Pietrapaola. Commemorazione dei defunti e dei Caduti in guerra

Sentita partecipazione alla Commemorazione dei defunti e dei Caduti in guerra, la prima avvenuta nel cimitero cittadino, la seconda davanti al Monumento ai caduti, sito in Piazza Mancini, cuore del paese. Nel commemorare chi ha dato la propria vita per libertà e democrazia, pace e amore, sono stati presenti i prosecutori di questi ideali, ossia, il parroco Don Umberto Sapia, il sindaco Manuela Labonia, i Consiglieri comunali, l’Arma dei Carabinieri e la Polizia Municipale. Unitamente sono stati sensibilizzati coloro che rappresentano il futuro, gli alunni della classe terza dell’Istituto Comprensivo di Pietrapaola, accompagnati dalla dirigente scolastica Mirella Pacifico.

C’è stata una forte consapevolezza; tra le testimonianze incrollabili di una parente delle vittime, la signora Rosa, i ragazzi hanno intonato inni alla pace, declamando Gianni Rodari, Wisława Szymborska e Giuseppe Ungaretti. Nella cerimonia solenne, nel silenzio generale, risuonano forti le parole del sindaco, preoccupato per le tensioni internazionali che non devono lasciare spazio all’indifferenza: abbiamo una patria ma siamo cittadini del mondo. Allo stesso tempo ricorda: «Non tutte le guerre sono combattute con le armi. Alcune hanno come armi l’invidia, la maldicenza, la superbia, l’odio nei confronti del prossimo. Queste armi non uccidono, ma seppur in maniera differente hanno le loro vittime, i loro caduti. Ma noi possiamo combattere queste guerre. E per combatterle, noi riponiamo ogni arma, noi scegliamo l’istruzione, scegliamo l’arte, scegliamo la musica, scegliamo la cultura, scegliamo gli scambi interculturali, scegliamo la libertà e la democrazia. Scegliamo di restare uniti e amare questa terra, per questa terra, per questo popolo, per noi stessi».

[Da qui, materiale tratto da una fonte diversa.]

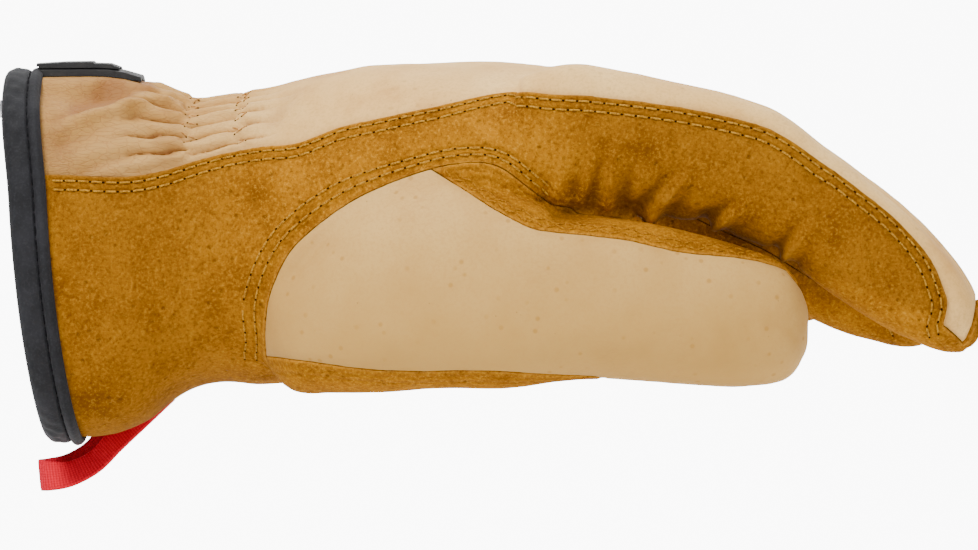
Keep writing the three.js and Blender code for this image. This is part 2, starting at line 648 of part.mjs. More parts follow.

Non a caso sono state presenti tutte le associazioni pietropaolesi, quali l’associazione bandistica Nicola Gorgoglione, l’associazione Warstein, l’associazione Ricchizza e il Comitato eventi, intervenendo ognuna attraverso il proprio rappresentante, rispettivamente: Longo Giuseppe, Franco Pugliese, il professore Luciano Crescente e Vincenzo Scorpiniti. Lo scopo di questa celebrazione non è solo il ricordo, ma la sempre più necessaria vicinanza di cuori e di spiriti: è urgente una rivoluzione umana. Nella Costituzione italiana è sancito un principio fondamentale: «L’Italia ripudia la guerra come strumento di offesa alla libertà degli altri popoli e come mezzo di risoluzione delle controverse internazionali». Sul nostro cuore dovrebbe esserci scritto lo stesso, a lavoro, con i vicini, a scuola e nelle relazioni personali. Nel leggere i nomi dei caduti in guerra, si è risposto: «presente», perché sono con noi ogni volta che esercitiamo il bene, il sacrificio e il valore civile. I nostri antenati, non sono morti. A volte, i morti, siamo noi. Davanti a quel monumento che non celebra la guerra né la vittoria, ci riscopriamo tutti frangibili e umani. Cadono gli egoismi, gli interessi personali, i peccati che ci allontanano gli uni dagli altri: siamo tutti uguali. E mentre insegniamo ai ragazzi che le Guerre Mondiali ci hanno portato via zii, figli e fratelli, loro ci riportano l’innato senso di accudimento verso gli altri: il ragazzo che legge ha sulla spalla il braccio di un altro che gli fa forza per superare l’imbarazzo. L’ingenuità dell’età più bella ci restituisce la vicinanza, la vecchiaia la gentilezza: la signora Rosa piange ancora i suoi parenti ma ringrazia tutti per l’attenzione, per l’assenza di dimenticanza. 

Con una compostezza commuovente tutti si sono mossi verso il camposanto. Le preghiere sono andate ai morti quanto ai vivi, perché bisogna prendersi cura di entrambi, come dice il sacerdote, ogni giorno. La corrispondenza d’amorosi sensi di Foscolo si compie nell’intimo scambio tra gli affetti rimasti e quelli perduti; c’è chi piange e chi conforta, a turno, come buoni cristiani, si solleva chi è caduto, si cade e si viene sollevati, non solo oggi ma sempre. Con i piedi a terra e lo sguardo verso l’alto e l’altro, dopo aver celebrato il dolore della perdita e la speranza di una pace già terrena, forse questo è il momento in cui probabilmente si tende ad essere “tanto attaccati alla vita’’.